From: Eli Barzilay (eli at barzilay.org)
Date: Thu Apr 19 12:28:39 EDT 2012

Sorry for the new thread, but this is a kind of a summary on the
extensions that I think we're converging to, with a way to resolve the
exact meaning of arguments.  Please read through and reply if you see
any problems with it.  There are three specific questions, which are
marked with [*1*]...[*3b*] -- I'd appreciate suggestions for them.


Starting with the problem of the argument, I think that the best
choice is to go with plain ones -- no implicit `+', and no strings as
bags of characters.  (This is option (c) in the other thread.)

Two rationales:

  * These functions are supposed to be simple, so a simple rule like
    that works nicely to that end.

  * Uses strings for what they are: an ordered sequence of characters.
    Going with a bag-of-characters is really abusing the string type.
    Adding an implicit `+' is complicating things since it interprets
    a string as a kind of a pattern.

But to allow other uses, make these arguments a string *or* a regexp,
where a regexp is taken as-is.  This leads to another simplicity point
in this design:

  * These functions are mostly similar to the regexp ones, except that
    the implicit coercion from a string to a pattern happens with
    `regexp-quote' rather than with `regexp'.

It also means that when you want something that is not a plain string,
you just use a regexp.  This doesn't necessarily goes back to the full
regexp versions with the implied complexity.  A few examples:

  * The default argument for a pattern that serves as a separator (as
    in `string-trim' and `string-split') is a regexp: #px"\\s+".  So
    newbies get to use them without learning them.

  * If there's a need for something different in the future, say one
    or more spaces and tabs, then making regexps a valid input means
    that we could add a binding for such regexps, so newbies can now
    do something like:

      (string-split string spaces-or-tabs)

    and still not worry about regexps.

  * Even if there's some obvious need for the bag-of-chars thing, it
    could be added as a function:

      (string-split string (either " " "\t"))

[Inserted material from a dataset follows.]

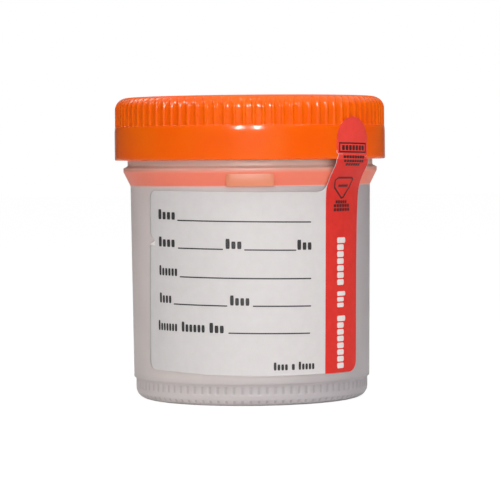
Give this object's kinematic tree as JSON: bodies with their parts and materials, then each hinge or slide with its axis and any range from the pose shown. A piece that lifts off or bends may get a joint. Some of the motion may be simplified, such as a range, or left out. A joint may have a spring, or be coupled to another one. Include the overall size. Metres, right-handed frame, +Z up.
{
  "type": "specimen container",
  "caption": "Screw-cap specimen container: translucent cup with flared collar, ribbed orange cap, sealing disc and a paper label whose strip runs on to the cap.",
  "frame": {"origin": "centre of the standing face under the cup", "axes": "+Z up along the cup's axis, -Y out of the front of the label, +X to the right seen from the front"},
  "size_m": [0.066, 0.066, 0.0731],
  "materials": {
    "cup_plastic": "frosted natural polypropylene",
    "cap_plastic": "satin orange polyethylene",
    "disc_foam": "soft white polyethylene",
    "label_paper": "coated white paper",
    "seal_film": "coated paper printed red"
  },
  "bodies": {
    "cup": {"cup": "cup_plastic", "label": "label_paper"},
    "disc": {"sealing_disc": "disc_foam"},
    "cap": {"cap": "cap_plastic", "seal_tab": "seal_film"}
  },
  "joints": [
    {"name": "cap_lift", "type": "slide", "parent": "cup", "child": "disc", "axis": [0, 0, 1], "range_m": [0, 0.016]},
    {"name": "cap_turn", "type": "hinge", "parent": "disc", "child": "cap", "pos_m": [0, 0, 0.0707], "axis": [0, 0, 1], "range_deg": [0, 720]}
  ],
  "couplings": [
    {"joint": "cap_turn", "follows": "cap_lift", "rad_per_m": 785.4}
  ]
}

Note that I'm not suggesting adding these last two items -- I'm just
saying that accepting regexps means that such extensions are easier to
do in the future.


The suggested functions are (these are skeletons, they'll also have
keyword arguments for some more tweaks):

  (string-trim str [sep #px"\\s+"])
    Removes occurrences of `sep' from the beginning and end of `str'.
    (Keywords can make it do only one side.)  This is already
    implemented (but not pushed).  I will need to change it though, in
    subtle ways due to the new meaning of the `sep' argument.

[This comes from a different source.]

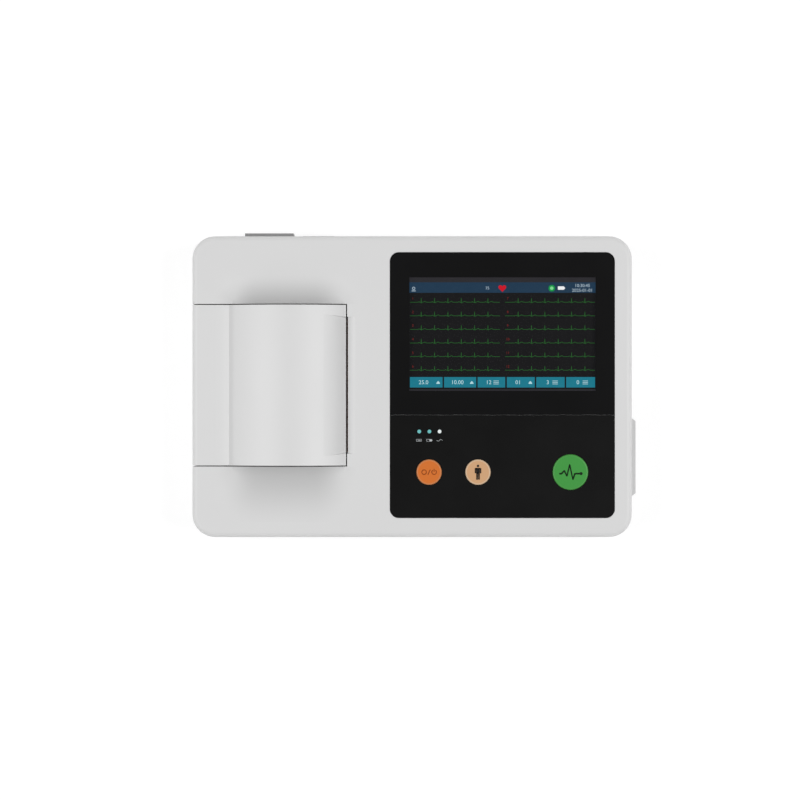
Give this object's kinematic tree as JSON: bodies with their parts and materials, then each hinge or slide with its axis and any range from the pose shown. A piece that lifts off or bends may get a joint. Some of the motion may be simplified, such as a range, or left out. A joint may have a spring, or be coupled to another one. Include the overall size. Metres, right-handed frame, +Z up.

  (string-normalize-spaces str [sep #px"\\s+"])
    Replaces occurrences of `sep' with a space, trimming it at the
    edges.  (Keywords can disable the trimming, and can make it use a
    different character to substitute.)  This is also already
    implemented but will need to change in subtle ways as the last
    one.

  (string-split str [sep #px"\\s+"])
    Splits `str' on occurrences of `sep'.  Unclear whether it should
    do that with or without trimming, which affects keeping a
    first/last empty part.  [*1*] Possible solution: make it take a
    `#:trim?' keyword, in analogy to `string-normalize-spaces'.  This
    would make `#t' the obvious choice for a default, which means that
      (string-split ",,foo, bar," ",") -> '("foo" " bar")

  (string-replace str from to [start 0] [end (string-length str)])
    Simple wrapper that quotes the `from' and `to'.  Note the
    different order argument which is supposed to make this be more
    like common functions.  Another rationale for this difference:
    these functions focus on the string, rather than on the regexp.

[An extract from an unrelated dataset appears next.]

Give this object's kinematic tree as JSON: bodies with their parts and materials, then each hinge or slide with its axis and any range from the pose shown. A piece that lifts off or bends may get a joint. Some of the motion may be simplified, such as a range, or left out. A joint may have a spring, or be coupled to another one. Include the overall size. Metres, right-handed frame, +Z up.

  (string-index str sub [start 0] [end (string-length str)])
    Looks for occurrences of `sub' in `str', returns the index if
    found, #f otherwise.  [*2*] I'm not sure about the name, maybe
    `string-index-of' is better?

  (list-index list elt)
    Looks for `elt' in `list'.  This is a possible extension for
    `racket/list' that would be kind of obvious with adding the above.
    [*3*] I'm not sure if it should be added, but IIRC it was
    requested a few times.  If it does get added, then there's another
    question for how far the analogy goes: [*3a*] Should it take a
    start/end index too?  [*3b*] Should it take a list of elements and
    look for a matching sublist instead (which is not a function that
    is common to ask for, AFAICT)?

-- 
          ((lambda (x) (x x)) (lambda (x) (x x)))          Eli Barzilay:
                    http://barzilay.org/                   Maze is Life!

Posted on the dev mailing list.